For instance, Jobnimbus’s siding software includes features tailored to siding contractors’ needs rather than forcing them to adapt generic construction software to their specific processes.
Starting small creates early wins that build momentum. When your crew sees how much easier job management becomes or your office staff stops answering the same questions repeatedly, skeptics become advocates.
This organic buy-in makes subsequent digital improvements easier as team members start suggesting what to tackle next rather than resisting change.
Choose Tools That Work How You Work
Small construction firms don’t have dedicated IT departments or endless training time. Software that requires weeks of training and constant technical support simply won’t get used.
Look for tools designed with field work in mind – intuitive interfaces, mobile-first design, and workflows that match how construction actually happens.
Cloud-based systems eliminate the need for servers, IT infrastructure, or expensive hardware. You access everything through web browsers or mobile apps, meaning you can work from anywhere with internet access.
Updates happen automatically without requiring technical expertise, and your data stays safe even if equipment fails or gets stolen.
Integration capabilities matter more than having every feature built into a single platform. Your accounting software, estimating tools, and project management system should communicate with each other rather than requiring duplicate data entry.
Most modern construction software offers integrations with QuickBooks, payment processors, and other common business tools that small firms already use.
Free trials let you test software with real projects before committing. Don’t just evaluate systems with sample data – actually run an active project through the platform to understand how it works under real conditions.
Include field crew members in this testing since they’ll ultimately determine whether mobile features are truly usable or just technically functional.
Address Team Resistance Before It Derails Progress
Your most experienced crew members will likely resist digital tools initially, and for understandable reasons. They’ve built successful careers without technology, they’re busy with actual work, and they’ve probably seen failed software implementations before. Dismissing these concerns creates opposition that dooms digital initiatives before they start.
Frame technology adoption as making their jobs easier rather than monitoring their work. Nobody likes feeling watched or micromanaged, which is how tracking software can feel.
Instead, emphasize how digital tools reduce annoying interruptions – fewer phone calls asking about job details, no more disputes about hours worked, and less time searching for information.
Involve respected team members in software selection and implementation. Your veteran foreman’s input during tool evaluation both improves your final choice and creates ownership that spreads through the crew.
When the most skeptical person becomes an advocate because their feedback was genuinely incorporated, adoption accelerates dramatically.
Provide training that respects workers’ time and learning styles. Long classroom sessions or detailed manuals don’t work for field crews.
Short video tutorials showing specific tasks, one-on-one coaching at job sites, and quick reference cards for common actions make learning practical rather than theoretical. Focus on the three or four things they’ll do daily rather than overwhelming them with every feature.
Measure What Actually Matters
Digital tools generate mountains of data, but most of it doesn’t matter for small construction firms. Focus on metrics that directly impact profitability rather than vanity numbers that look impressive but don’t drive decisions.

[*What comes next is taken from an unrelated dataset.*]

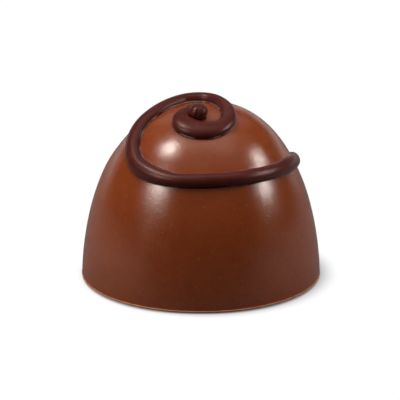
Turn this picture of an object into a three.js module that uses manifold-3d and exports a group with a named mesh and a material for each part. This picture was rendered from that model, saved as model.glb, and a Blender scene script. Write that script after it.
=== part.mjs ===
// Chocolate praline: a moulded milk chocolate dome, closed underneath by a thin
// layer, with a swirl of dark chocolate piped over its top.
// Millimetres, +Z up. The origin is the middle of the flat underside and the front is -Y.
import * as THREE from "three";
import { mergeVertices } from "three/addons/utils/BufferGeometryUtils.js";
import Module from "manifold-3d";

// Driving dimensions of the moulded dome
const FOOT_RADIUS = 15;
const DOME_HEIGHT = 21.85;
// Exponents of the dome's outline: 2 and 2 would be an ellipse
const WALL_EXPONENT = 2.67;
const CROWN_EXPONENT = 1.74;

// The closing layer, whose scraped edge shows as a fine lip round the foot
const LIP_THICKNESS = 0.3;
const LIP_OVERHANG = 0.06;
const LIP_ROUNDING = 0.1;

// Room kept between two pieces that touch
const GAP = 0.05;

// The piped swirl starts behind its ball and is a chain of arcs, seen from above.
// Each stretch has a length, the angle it turns through, and the rope's width and
// height where the stretch ends.
const SWIRL_START = { x: 0.62, y: -1.58, heading: 213, width: 1.3, height: 1.1 };
const STRETCHES = [
  { length: 3.13, turn: 9, width: 2.2, height: 1.1 },
  { length: 2.2, turn: 90, width: 2.9, height: 1.0 },
  { length: 7.0, turn: 131, width: 2.1, height: 0.8 },
  { length: 6.0, turn: 51, width: 1.6, height: 1.1 },
  { length: 4.2, turn: 82, width: 1.5, height: 1.05 },
  { length: 5.2, turn: 3, width: 2.2, height: 0.95 },
  { length: 7.8, turn: 92, width: 2.3, height: 0.95 },
  { length: 6.2, turn: 41.2, width: 1.8, height: 0.95 },
  { length: 15.7, turn: 78, width: 1.9, height: 0.75 },
  { length: 15.1, turn: 62, width: 1.6, height: 0.85 },
];
const ROPE_END_ROUNDING = 1.2;
// How much of the rope's height its widest line lies above the dome
const ROPE_LIFT = 0.22;

// The drop that the piping began with, a little flattened
const BALL = { x: -0.3, y: -3.9, radius: 1.16, flatness: 0.83, lift: 0.8 };

// Facets
const DOME_SIDES = 72;
const DOME_RINGS = 26;
const LIP_CORNER_STEPS = 2;
const ROPE_STEP = 0.75;
const ROPE_SIDES = 16;
const BALL_SIDES = 20;
const BALL_RINGS = 14;

// The rope's ends don't shrink below this, and points closer than this are one
const THINNEST_END = 0.05;
const SAME_POINT = 1e-4;
const QUARTER_TURN = Math.PI / 2;

const wasm = await Module();
wasm.setup();

// Turns a closed geometry into a solid that can be joined and cut.
function solidFrom(geometry) {
  const bare = geometry.clone();
  bare.deleteAttribute("normal");
  bare.deleteAttribute("uv");
  const merged = mergeVertices(bare, SAME_POINT);
  const mesh = new wasm.Mesh({
    numProp: 3,
    vertProperties: merged.attributes.position.array,
    triVerts: new Uint32Array(merged.index.array),
  });
  return new wasm.Manifold(mesh);
}

// Turns a solid back into a geometry.
function geometryFrom(solid) {
  const mesh = solid.getMesh();
  const geometry = new THREE.BufferGeometry();
  geometry.setAttribute("position", new THREE.BufferAttribute(mesh.vertProperties, 3));
  geometry.setIndex(new THREE.BufferAttribute(mesh.triVerts, 1));
  geometry.computeVertexNormals();
  return geometry;
}

// Spins an outline of [radius, height] pairs, drawn from bottom to top, about the Z axis.
function spun(outline) {
  const points = outline.map(([radius, height]) => new THREE.Vector2(radius, height));
  return new THREE.LatheGeometry(points, DOME_SIDES).rotateX(QUARTER_TURN);
}

// The dome's height above the underside at a distance from its axis:
// (radius / FOOT_RADIUS) ^ WALL_EXPONENT + (height / DOME_HEIGHT) ^ CROWN_EXPONENT = 1.
function domeHeight(radius) {
  const wall = Math.pow(radius / FOOT_RADIUS, WALL_EXPONENT);
  return DOME_HEIGHT * Math.pow(1 - wall, 1 / CROWN_EXPONENT);
}

// The outward direction of the dome's surface at a point of it, from the same formula.
function domeNormal(x, y, z) {
  const radius = Math.hypot(x, y);
  const outward =
    (WALL_EXPONENT / FOOT_RADIUS) * Math.pow(radius / FOOT_RADIUS, WALL_EXPONENT - 1);
  const upward =
    (CROWN_EXPONENT / DOME_HEIGHT) * Math.pow(z / DOME_HEIGHT, CROWN_EXPONENT - 1);
  const side = outward / Math.max(radius, SAME_POINT);
  return new THREE.Vector3(side * x, side * y, upward).normalize();
}

// The dome's outline from its foot to its apex, moved outwards by a margin.
// The rings are closer together near the foot and the apex, where it curves most.
function domeOutline(margin, footHeight) {
  const outline = [];
  for (let ring = 0; ring <= DOME_RINGS; ring += 1) {
    const angle = QUARTER_TURN * (ring / DOME_RINGS);
    const radius = FOOT_RADIUS * Math.pow(Math.cos(angle), 2 / WALL_EXPONENT);
    const height = DOME_HEIGHT * Math.pow(Math.sin(angle), 2 / CROWN_EXPONENT);
    outline.push([radius, Math.max(height, footHeight)]);
  }
  const moved = outline.map(([radius, height]) => {
    const normal = domeNormal(radius, 0, height);
    return [radius + margin * normal.x, height + margin * normal.z];
  });
  moved[DOME_RINGS][0] = 0;
  return [[0, footHeight], ...moved];
}

// The moulded dome is solid to its foot.
function shellGeometry() {
  return spun(domeOutline(0, LIP_THICKNESS + GAP));
}

// The closing layer runs under the whole dome, and its edge is a little rounded.
function baseGeometry() {
  const rim = FOOT_RADIUS + LIP_OVERHANG;
  const outline = [[0, 0]];
  const corners = [
    { height: LIP_ROUNDING, from: -QUARTER_TURN },
    { height: LIP_THICKNESS - LIP_ROUNDING, from: 0 },
  ];
  for (const corner of corners) {
    for (let step = 0; step <= LIP_CORNER_STEPS; step += 1) {
      const angle = corner.from + QUARTER_TURN * (step / LIP_CORNER_STEPS);
      const radius = rim - LIP_ROUNDING + LIP_ROUNDING * Math.cos(angle);
      outline.push([radius, corner.height + LIP_ROUNDING * Math.sin(angle)]);
    }
  }
  outline.push([0, LIP_THICKNESS]);
  return spun(outline);
}

// Eases from one value to the next without a kink.
function eased(from, to, share) {
  return from + (to - from) * share * share * (3 - 2 * share);
}

// The rope's stations, a step apart: where it lies in plan, and its width and height.
function ropeStations() {
  const stations = [];
  const total = STRETCHES.reduce((sum, stretch) => sum + stretch.length, 0);
  const steps = Math.round(total / ROPE_STEP);
  const step = total / steps;
  let { x, y, heading, width, height } = SWIRL_START;
  let index = 0;
  let done = 0;
  for (let i = 0; i <= steps; i += 1) {
    while (index < STRETCHES.length - 1 && i * step > done + STRETCHES[index].length) {
      done += STRETCHES[index].length;
      heading += STRETCHES[index].turn;
      width = STRETCHES[index].width;
      height = STRETCHES[index].height;
      index += 1;
    }
    const stretch = STRETCHES[index];
    const share = Math.min((i * step - done) / stretch.length, 1);
    stations.push({
      x,
      y,
      along: i * step,
      fromEnd: total - i * step,
      width: eased(width, stretch.width, share),
      height: eased(height, stretch.height, share),
    });
    // The next step runs in the direction that the rope has halfway along it
    const turned = stretch.turn * (share + step / stretch.length / 2);
    const direction = THREE.MathUtils.degToRad(heading + turned);
    x += step * Math.cos(direction);
    y += step * Math.sin(direction);
  }
  return stations;
}

// The rope is an elliptical section carried along its stations and laid on the dome.
// It rounds off at both ends.
function ropeGeometry() {
  const stations = ropeStations();
  const middles = stations.map(({ x, y }) => {
    return new THREE.Vector3(x, y, domeHeight(Math.hypot(x, y)));
  });
  const positions = [];
  stations.forEach((station, i) => {
    const before = middles[Math.max(i - 1, 0)];
    const after = middles[Math.min(i + 1, middles.length - 1)];
    const tangent = after.clone().sub(before).normalize();
    const normal = domeNormal(middles[i].x, middles[i].y, middles[i].z);
    const side = tangent.clone().cross(normal).normalize();
    const nearEnd = Math.min(station.along, station.fromEnd) / ROPE_END_ROUNDING;
    const rounding = nearEnd < 1 ? Math.sqrt(1 - (1 - nearEnd) ** 2) : 1;
    const halfWidth = Math.max((rounding * station.width) / 2, THINNEST_END);
    const height = Math.max(rounding * station.height, THINNEST_END);
    const lift = ROPE_LIFT * height;
    for (let k = 0; k < ROPE_SIDES; k += 1) {
      const angle = (2 * Math.PI * k) / ROPE_SIDES;
      const point = middles[i]
        .clone()
        .addScaledVector(side, halfWidth * Math.cos(angle))
        .addScaledVector(normal, lift + (height - lift) * Math.sin(angle));
      positions.push(point.x, point.y, point.z);
    }
  });
  const index = [];
  for (let i = 0; i < stations.length - 1; i += 1) {
    for (let k = 0; k < ROPE_SIDES; k += 1) {
      const here = i * ROPE_SIDES + k;
      const beside = i * ROPE_SIDES + ((k + 1) % ROPE_SIDES);
      index.push(here, here + ROPE_SIDES, beside);
      index.push(beside, here + ROPE_SIDES, beside + ROPE_SIDES);
    }
  }
  const last = (stations.length - 1) * ROPE_SIDES;
  for (let k = 1; k < ROPE_SIDES - 1; k += 1) {
    index.push(0, k, k + 1);
    index.push(last, last + k + 1, last + k);
  }
  const geometry = new THREE.BufferGeometry();
  geometry.setAttribute("position", new THREE.Float32BufferAttribute(positions, 3));
  geometry.setIndex(index);
  return geometry;
}

// The ball stands on the dome inside the swirl's first turn. It is a sphere flattened along
// the dome's normal.
function ballGeometry() {
  const ground = domeHeight(Math.hypot(BALL.x, BALL.y));
  const normal = domeNormal(BALL.x, BALL.y, ground);
  const centre = new THREE.Vector3(BALL.x, BALL.y, ground).addScaledVector(normal, BALL.lift);
  const upright = new THREE.Vector3(0, 1, 0);
  const leaning = new THREE.Quaternion().setFromUnitVectors(upright, normal);
  const sphere = new THREE.SphereGeometry(BALL.radius, BALL_SIDES, BALL_RINGS);
  sphere.scale(1, BALL.flatness, 1);
  sphere.applyQuaternion(leaning);
  return sphere.translate(centre.x, centre.y, centre.z);
}

// Rope and ball are one piece, with the dome cut out from under them.
function swirlGeometry() {
  const dome = solidFrom(spun(domeOutline(GAP, 0)));
  const piping = solidFrom(ropeGeometry()).add(solidFrom(ballGeometry()));
  return geometryFrom(piping.subtract(dome));
}

const milkChocolate = { color: 0x7a4329, roughness: 0.36, metalness: 0 };
const closingChocolate = { color: 0x9a6240, roughness: 0.5, metalness: 0 };
const darkChocolate = { color: 0x3c1b14, roughness: 0.3, metalness: 0 };

// A named mesh with its own material.
function piece(name, geometry, finish) {
  const mesh = new THREE.Mesh(geometry, new THREE.MeshStandardMaterial(finish));
  mesh.name = name;
  return mesh;
}

const praline = new THREE.Group();
praline.add(piece("shell", shellGeometry(), milkChocolate));
praline.add(piece("base", baseGeometry(), closingChocolate));
praline.add(piece("swirl", swirlGeometry(), darkChocolate));

export default praline;
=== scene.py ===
import bpy
import numpy as np
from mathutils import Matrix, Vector


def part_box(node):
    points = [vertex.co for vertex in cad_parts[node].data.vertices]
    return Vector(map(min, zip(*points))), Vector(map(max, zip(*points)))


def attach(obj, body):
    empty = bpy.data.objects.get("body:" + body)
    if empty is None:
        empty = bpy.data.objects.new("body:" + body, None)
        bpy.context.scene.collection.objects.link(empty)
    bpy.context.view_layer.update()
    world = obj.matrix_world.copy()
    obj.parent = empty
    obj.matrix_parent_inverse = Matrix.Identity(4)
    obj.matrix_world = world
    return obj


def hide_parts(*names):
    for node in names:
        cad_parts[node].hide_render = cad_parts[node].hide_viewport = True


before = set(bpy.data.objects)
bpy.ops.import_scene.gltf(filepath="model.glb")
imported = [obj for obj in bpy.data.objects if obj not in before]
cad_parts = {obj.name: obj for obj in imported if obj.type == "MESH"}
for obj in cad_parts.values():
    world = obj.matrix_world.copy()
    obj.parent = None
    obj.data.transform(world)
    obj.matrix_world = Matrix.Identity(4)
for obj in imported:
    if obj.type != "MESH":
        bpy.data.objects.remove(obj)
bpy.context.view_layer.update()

# The camera
# A long lens in front of the praline, looking down on it by 18 degrees. It is aimed at a
# point close to the dome's axis, a little under half its height.
MM = 0.001
CAMERA_HEIGHT = 113.04 * MM
CAMERA_IN_FRONT = 313.42 * MM
AIM = Vector((-0.120, 0, 9.533)) * MM
LENS_MM = 237.0
SENSOR_MM = 36.0

camera = bpy.data.objects.new("camera", bpy.data.cameras.new("camera"))
camera.data.lens = LENS_MM
camera.data.sensor_width = SENSOR_MM
camera.location = Vector((0, -CAMERA_IN_FRONT, CAMERA_HEIGHT))
camera.rotation_euler = (AIM - camera.location).to_track_quat("-Z", "Y").to_euler()
bpy.context.scene.collection.objects.link(camera)
bpy.context.scene.camera = camera

# The dome
# Milk chocolate cast in a round mould and turned out, so its skin is smooth and glossy.
# The outline is a superellipse from a wide foot to a rounded crown. Its left shoulder came
# out a little flat.
FOOT_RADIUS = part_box("shell")[1].x
DOME_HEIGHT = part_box("shell")[1].z
DOME_SUNK = 0.02 * MM
DOME_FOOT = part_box("base")[1].z - DOME_SUNK
WALL_EXPONENT = 2.67
CROWN_EXPONENT = 1.74
FOOT_ROUNDING = 0.12 * MM
DOME_SIDES = 400
DOME_RINGS = 150
FOOT_RINGS = 8
SHOULDER_DENT = 0.31 * MM
SHOULDER_AZIMUTH = np.radians(165)
SHOULDER_HEIGHT = 18.0 * MM
SHOULDER_SPREAD = 3.3 * MM
WALL_BULGE = 0.03 * MM
BULGE_HEIGHT = 10.0 * MM
BULGE_SPREAD = 4.0 * MM
MOULD_WAVES = 0.012 * MM
WAVE_TURNS = 3
WAVE_RISE = 1.9 * MM
CROSS_WAVE_TURNS = 5
CROSS_WAVE_RISE = 1.3 * MM
CROSS_WAVE_SHIFT = 1
SWELL_RISE = 2.7 * MM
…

Time savings translate directly to money. If project management software reduces administrative hours by ten per week, that’s ten hours you can spend bidding new work, improving operations, or actually going home at a reasonable hour.
Track how much time common tasks took before and after digitization to quantify the impact.
Customer satisfaction indicators show whether digital improvements enhance client experience. Are response times faster? Do clients appreciate automated updates?
Have complaints decreased? Small construction firms live on referrals and reputation – improvements in client experience create tangible business value even if they’re harder to quantify than cost savings.
Win rates on bids reveal whether digital tools improve your competitive position. Professional proposals, faster turnaround times, and better project documentation help win work.
If your bid success rate increases after implementing estimation and proposal software, you’ve found clear ROI regardless of what the software costs.